Robots as Mental Well-being Coaches: Design and Ethical Recommendations
Minja Axelsson, Micol Spitale, Hatice Gunes
TL;DR
This paper tackles the lack of cohesive guidelines for robotic coaches aimed at promoting mental well-being. It adopts a three-study, user-centered design approach, employing Thematic Analysis and a qualitative meta-analysis to distill design and ethical guidelines from diverse perspectives including prospective users and professional coaches. The primary contributions are a cohesive set of design guidelines (covering form, voice, turn-taking, adaptation, and safety) and a structured ethical framework addressing consent, safeguarding, and transparency.
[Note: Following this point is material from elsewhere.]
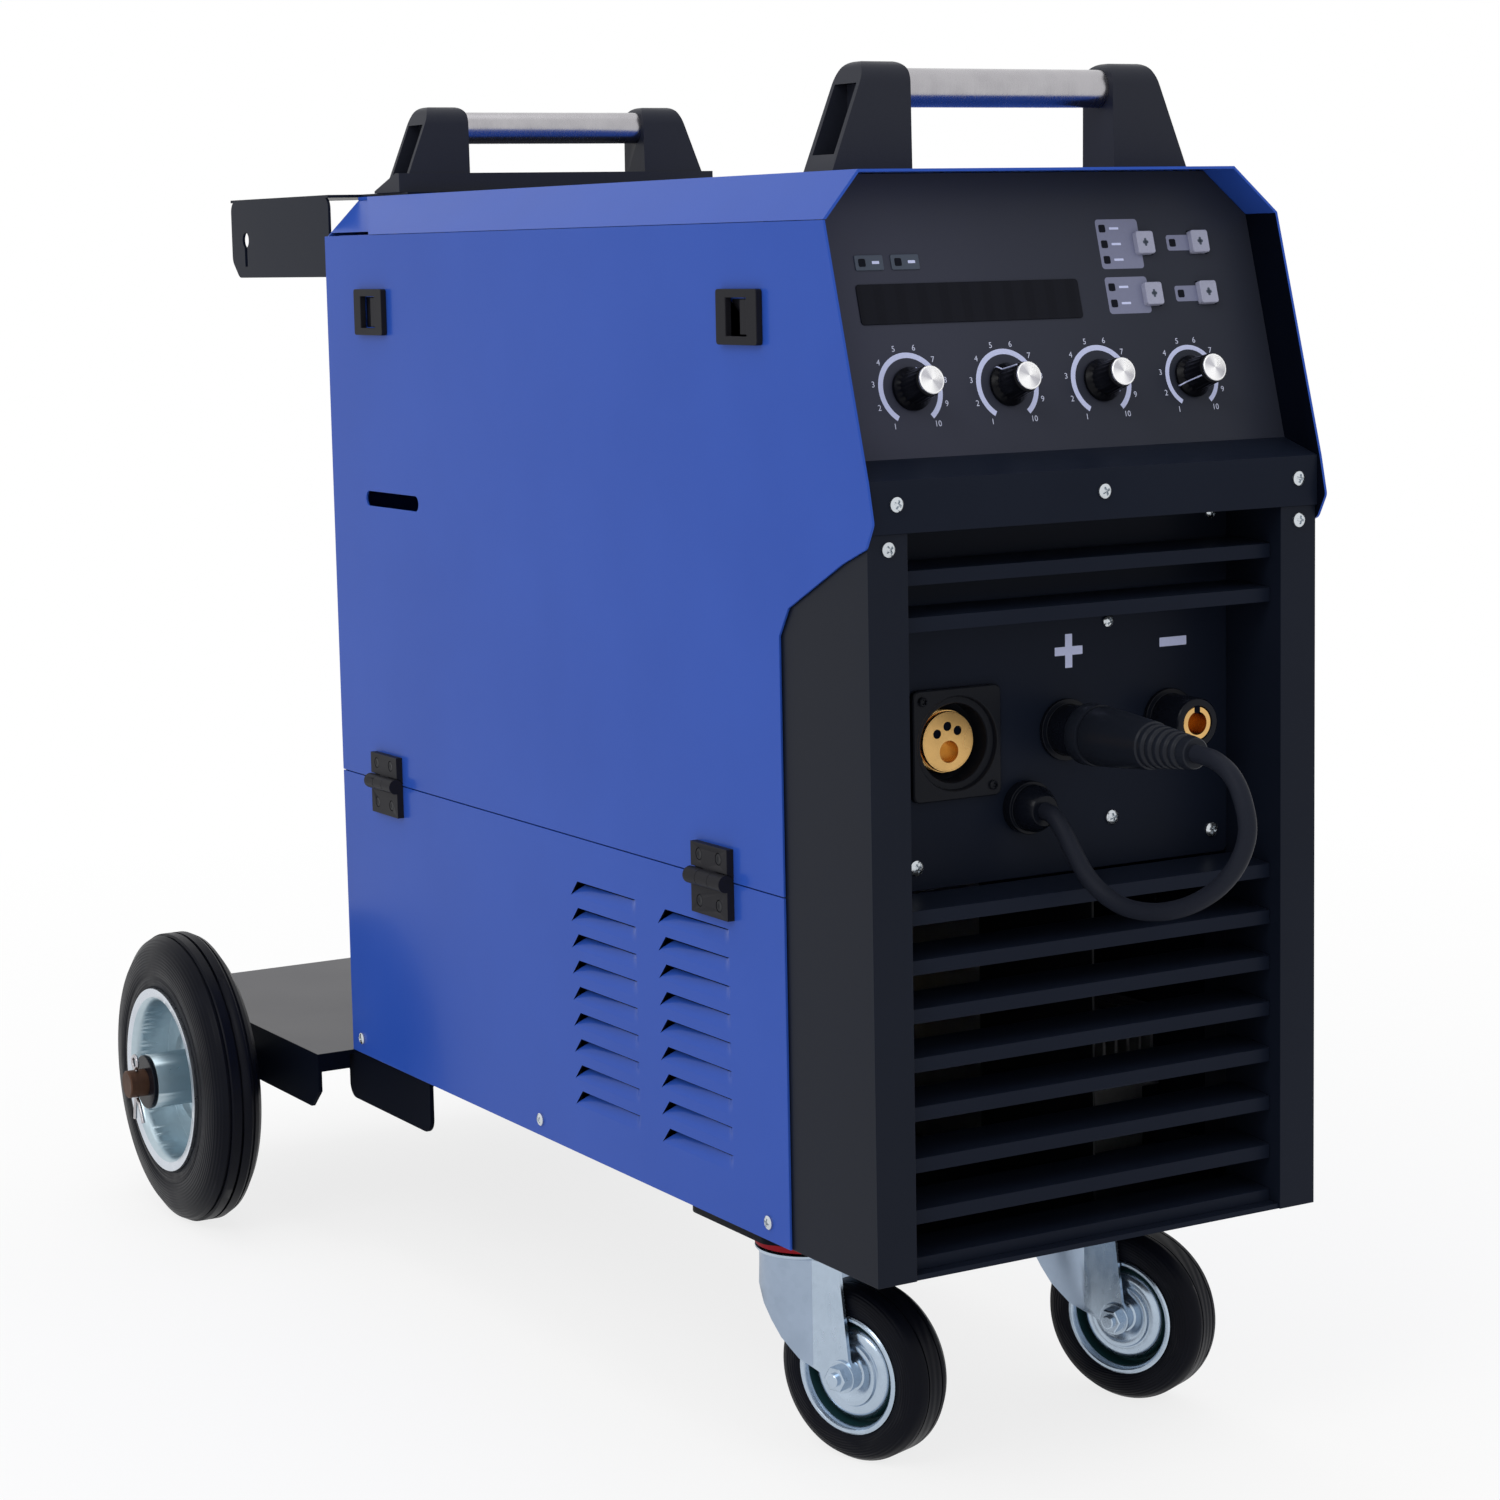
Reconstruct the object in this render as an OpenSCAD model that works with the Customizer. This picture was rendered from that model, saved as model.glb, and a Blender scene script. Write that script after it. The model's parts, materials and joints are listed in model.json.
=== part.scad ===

The findings offer practical guidance for researchers and roboticists to build more effective, respectful, and privacy-conscious robotic well-being coaches, while also highlighting gaps related to longitudinal use, cultural diversity, and vulnerable populations that warrant future work.
Abstract
The last decade has shown a growing interest in robots as well-being coaches. However, insightful guidelines for the design of robots as coaches to promote mental well-being have not yet been proposed. This paper details design and ethical recommendations based on a qualitative analysis drawing on a grounded theory approach, which was conducted with a three-step iterative design process which included user-centered design studies involving robotic well-being coaches, namely: (1) a user-centred design study conducted with 11 participants consisting of both prospective users who had participated in a Brief Solution-Focused Practice study with a human coach, as well as coaches of different disciplines, (2) semi-structured individual interview data gathered from 20 participants attending a Positive Psychology intervention study with the robotic well-being coach Pepper, and (3) a user-centred design study conducted with 3 participants of the Positive Psychology study as well as 2 relevant well-being coaches. After conducting a thematic analysis and a qualitative analysis, we collated the data gathered into convergent and divergent themes, and we distilled from those results a set of design guidelines and ethical considerations. Our findings can inform researchers and roboticists on the key aspects to take into account when designing robotic mental well-being coaches.